To this day, the perception persists that China was a civilization
defeated by imperialist Britain's most desirable trade commodity,
opium--a drug that turned the Chinese into cadaverous addicts in the
iron grip of dependence. Britain, in an effort to reverse the damage
caused by opium addiction, launched its own version of the war on drugs,
which lasted roughly sixty years, from 1880 to World War II and the
beginning of Chinese communism. But, as Narcotic Culture brilliantly
shows, the real scandal in Chinese history was not the expansion of the
drug trade by Britain in the early nineteenth century, but rather the
failure of the British to grasp the consequences of prohibition.

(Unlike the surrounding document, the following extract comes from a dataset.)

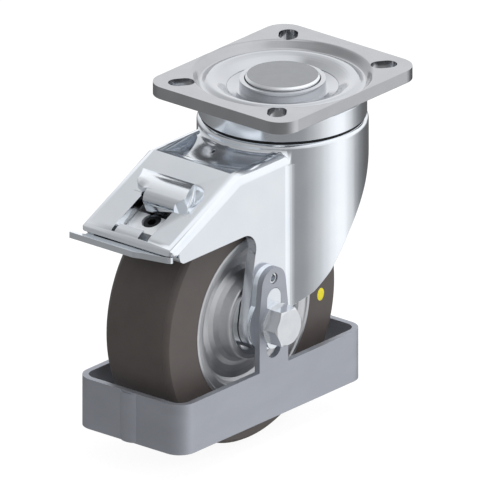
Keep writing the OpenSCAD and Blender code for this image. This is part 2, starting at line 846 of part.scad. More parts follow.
module bearing_spacer() {
    half = hub_w / 2 - bearing_w;
    color("#8d9094") axle_ring(tube_r + 2.6, tube_r + run_fit, -half, half);
}

module distance_rings() {
    color("#c8cbd0") both_sides() axle_ring(tube_r + 2.9, tube_r + run_fit, hub_w / 2, leg_in);
}

module axle_tube() {
    color("#8d9094") axle_ring(tube_r, bolt_r + 0.15, -leg_in, leg_in);
}

module hex_y(af, y0, y1) {
    translate([axle_x, y1, axle_z]) rotate([90, 0, 0]) cylinder(d = af / cos(30), h = y1 - y0, $fn = 6);
}

module axle_bolt() {
    y_head = -guard_y / 2 - washer_t;
    y_end = guard_y / 2 + washer_t + 10;
    color("#e3e6ea") {
        intersection() {
            hex_y(bolt_af, y_head - bolt_head_h, y_head);
            translate([axle_x, y_head - bolt_head_h, axle_z]) rotate([-90, 0, 0]) rotate_extrude()
                polygon([[0, 0], [bolt_af / 2, 0], [bolt_af / 2 + 3.2, 1.9], [bolt_af / 2 + 3.2, 20], [0, 20]]);
        }
        bar_y([axle_x, axle_z], bolt_r, y_head, y_end);
    }
}

module axle_nut() {
    y0 = guard_y / 2 + washer_t;
    color("#e3e6ea") difference() {
        intersection() {
            hex_y(bolt_af, y0, y0 + 8);
            translate([axle_x, y0 + 8, axle_z]) rotate([90, 0, 0]) rotate_extrude()
                polygon([[0, 0], [bolt_af / 2, 0], [bolt_af / 2 + 3.2, 1.9], [bolt_af / 2 + 3.2, 20], [0, 20]]);
        }
        bar_y([axle_x, axle_z], bolt_r, y0 - 1, y0 + 9);
    }
}

module axle_washers() {
    color("#d5d8dc") both_sides()
        axle_ring(washer_r, bolt_r + 0.2, guard_y / 2, guard_y / 2 + washer_t);
}

/* Foot guard */

// Outline of the tongue, drawn in X and Z about the axle, down to the height z0
module tongue_outline(z0) {
    tip_r = 8.6;
    tip_z = tongue_rise - tip_r;
    hw = tongue_w / 2;
    translate([0, tip_z]) circle(tip_r);
    polygon([
        [-hw, z0], [-hw, tip_z - 13], [-tip_r * cos(9), tip_z + tip_r * sin(9)],
        [tip_r * cos(9), tip_z + tip_r * sin(9)], [hw, tip_z - 13], [hw, z0]
    ]);
}

module guide_slot(w, up, down) {
    translate([0, up]) circle(d = w);
    translate([0, -down]) circle(d = w);
    translate([-w / 2, -down]) square([w, up + down]);
}

module guard_plan(w) {
    hx = guard_x / 2 - w;
    hy = guard_y / 2 - w;
    r = guard_corner_r - w;
    square([2 * (hx - r), 2 * hy], center = true);
    square([2 * hx, 2 * (hy - r)], center = true);
    for (sx = [-1, 1], sy = [-1, 1]) translate([sx * (hx - r), sy * (hy - r)]) circle(r);
}

module foot_guard() {
    z0 = -overall_h + guard_floor;
    low = guard_top_z - axle_z - 1;
    color(guard_zinc) difference() {
        union() {
            translate([axle_x, 0, z0]) linear_extrude(guard_h) difference() {
                guard_plan(0);
                guard_plan(guard_t);
            }
            translate([axle_x, 0, axle_z]) both_sides() between_y(guard_in, guard_y / 2)
                tongue_outline(low);
            // Weld bead that closes the bent bar at the middle of its front
            translate([axle_x - guard_x / 2 + 2, 0, z0 + 0.4]) intersection() {
                translate([3.4, 0, 0]) cylinder(r = 7.2, h = guard_h - 0.8);
                translate([-10, -5.2, 0]) cube([9, 10.4, guard_h]);
            }
        }
        translate([axle_x, 0, axle_z]) between_y(-40, 40) {
            guide_slot(guide_w, guide_half, guide_half);
            translate([0, tongue_rise - 5.4]) circle(pin_r + 0.2);
        }
    }
}

module guide_plates() {
    boss_w = guide_w - 0.2;
    color(zinc) translate([axle_x, 0, axle_z]) both_sides() difference() {
        union() {
            between_y(fork_half_w, guard_in) {
                tongue_outline(-8);
                circle(leg_end_r - 0.5);
            }
            between_y(guard_in, guard_y / 2) guide_slot(boss_w, guide_half - 0.1, 7.8);
        }
        between_y(0, 50) circle(bolt_r + 0.2);
        between_y(0, 50) translate([0, tongue_rise - 5.4]) circle(pin_r);
    }
}

module locating_pins() {
    color("#c8cbd0") translate([axle_x, 0, axle_z]) both_sides() between_y(fork_half_w, guard_y / 2 - 0.6)
        translate([0, tongue_rise - 5.4]) difference() {
            circle(pin_r);
            circle(pin_r - 0.9);
            translate([-0.35, 0]) square([0.7, 5]);
        }
}

top_plate();
kingpin();
race_ring();
kingpin_sleeve();
lower_race();
lock_ring();
kingpin_nut();
fork();
swivel_seal();
upper_balls_row();
lower_balls_row();
brake_lever_pin();
pedal_stub_pins();
pedal();
brake_lever();
brake_shoe();
adjusting_nut();
adjusting_screw();
spring_pin();
return_spring();
tread();
wheel_centre();
bearing_outer_rings();
bearing_seals();
bearing_inner_rings();
bearing_balls();
bearing_spacer();
distance_rings();
axle_tube();
axle_bolt();
axle_washers();
axle_nut();
foot_guard();
guide_plates();
locating_pins();
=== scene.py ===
"""Looks of a heavy-duty swivel castor with a pedal brake and a foot guard.

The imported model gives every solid. This script dresses each of them in the finish of the real
piece, gives the hood's bulge its true ends, adds the paint dot, and sets up the floor, light and
camera.
"""

from __future__ import annotations

import logging
import math
from dataclasses import dataclass
from enum import Enum
from typing import Any, Callable, Sequence

import bmesh
import bpy
from mathutils import Matrix, Vector


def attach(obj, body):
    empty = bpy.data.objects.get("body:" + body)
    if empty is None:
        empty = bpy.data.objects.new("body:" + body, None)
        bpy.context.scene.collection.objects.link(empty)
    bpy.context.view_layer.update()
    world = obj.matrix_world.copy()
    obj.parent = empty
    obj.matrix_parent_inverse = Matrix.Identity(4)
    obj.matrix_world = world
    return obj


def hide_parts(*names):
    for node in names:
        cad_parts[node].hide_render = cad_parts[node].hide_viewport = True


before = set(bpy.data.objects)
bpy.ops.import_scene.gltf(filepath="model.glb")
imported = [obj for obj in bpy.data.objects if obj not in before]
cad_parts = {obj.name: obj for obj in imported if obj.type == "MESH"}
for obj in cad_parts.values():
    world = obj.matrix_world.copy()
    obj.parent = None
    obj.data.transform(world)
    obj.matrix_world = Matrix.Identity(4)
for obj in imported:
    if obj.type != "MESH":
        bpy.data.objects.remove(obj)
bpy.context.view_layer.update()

LOG = logging.getLogger("castor")
MM = 0.001
# The axle's middle in the model's frame, in millimetres.
AXLE = (-45.0, 0.0, -102.5)
# The wave texture turns through this many radians for each unit of distance at a scale of 1.
WAVE_RATE = 20.0
# A noise texture mostly stays between these values; the roughness follows all of that range.
NOISE_RANGE = (0.3, 0.7)
# The colour turns from the shade to the tint over the middle of it.
NOISE_MIDDLE = (0.35, 0.65)

Socket = bpy.types.NodeSocket
Colour = tuple[float, float, float, float]


class Body(Enum):
    """The bodies that pieces ride on."""

    PLATE = "plate"
    FORK = "fork"
    WHEEL = "wheel"
    PEDAL = "pedal"
    BRAKE = "brake"


class Marks(Enum):
    """The lines that a tool leaves in a surface."""

    NONE = "none"
    SWIVEL = "rings about the swivel axis"
    AXLE = "rings about the axle"


def linear(hex_colour: str) -> Colour:
    """Turn an sRGB hex colour into linear light.

    Args:
        hex_colour: Six hex digits with a leading #.

    Returns:
        The linear red, green, blue and an alpha of 1.
    """
    parts = [int(hex_colour[i:i + 2], 16) / 255 for i in (1, 3, 5)]
    light = [c / 12.92 if c <= 0.04045 else ((c + 0.055) / 1.055) ** 2.4 for c in parts]
    return (light[0], light[1], light[2], 1.0)


def add_node(
    tree: bpy.types.NodeTree,
    kind: str,
    settings: dict[str, Any] | None = None,
    inputs: dict[str | int, Any] | None = None,
) -> bpy.types.Node:
    """Add one shader node with its settings and links.

    Args:
        tree: The node tree that takes the node.
        kind: The node's type name without its ShaderNode prefix.
        settings: Attributes of the node.
        inputs: Values or output sockets for its inputs, by name or place.

    Returns:
        The new node.
    """
    node = tree.nodes.new("ShaderNode" + kind)
    for name, value in (settings or {}).items():
        setattr(node, name, value)
    for name, value in (inputs or {}).items():
        if isinstance(value, bpy.types.NodeSocket):
            tree.links.new(value, node.inputs[name])
        else:
            node.inputs[name].default_value = value
    return node


def per_mm(size_mm: float) -> float:
    """Return the pattern scale, in repeats per metre, of a detail of that many millimetres."""
    return 1.0 / (size_mm * MM)


def ramp(
    tree: bpy.types.NodeTree,
    factor: Socket,
    stops: Sequence[tuple[float, Colour]],
    interpolation: str = "LINEAR",
) -> Socket:
    """Add a colour ramp.

    Args:
        tree: The node tree.
        factor: The value that picks the colour.
        stops: Positions and colours, in rising order.
        interpolation: The ramp's interpolation.

    Returns:
        The colour output.
    """
    node = add_node(tree, "ValToRGB", inputs={"Fac": factor})
    node.color_ramp.interpolation = interpolation
    elements = node.color_ramp.elements
    while len(elements) < len(stops):
        elements.new(0.5)
    for element, (position, colour) in zip(elements, stops):
        element.position = position
        element.color = colour
    return node.outputs["Color"]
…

In a stunning historical reversal, Frank Dikötter, Lars Laamann, and
Zhou Xun tell this different story of the relationship between opium and
the Chinese. They reveal that opium actually had few harmful effects on
either health or longevity; in fact, it was prepared and appreciated in
highly complex rituals with inbuilt constraints preventing excessive
use. Opium was even used as a medicinal panacea in China before the
availability of aspirin and penicillin. But as a result of the British
effort to eradicate opium, the Chinese turned from the relatively benign
use of that drug to heroin, morphine, cocaine, and countless other
psychoactive substances. Narcotic Culture provides abundant evidence
that the transition from a tolerated opium culture to a system of
prohibition produced a cure that was far worse than the disease.
Delving into a history of drugs and their abuses, Narcotic Culture is
part revisionist history of imperial and twentieth-century Britain and
part sobering portrait of the dangers of prohibition.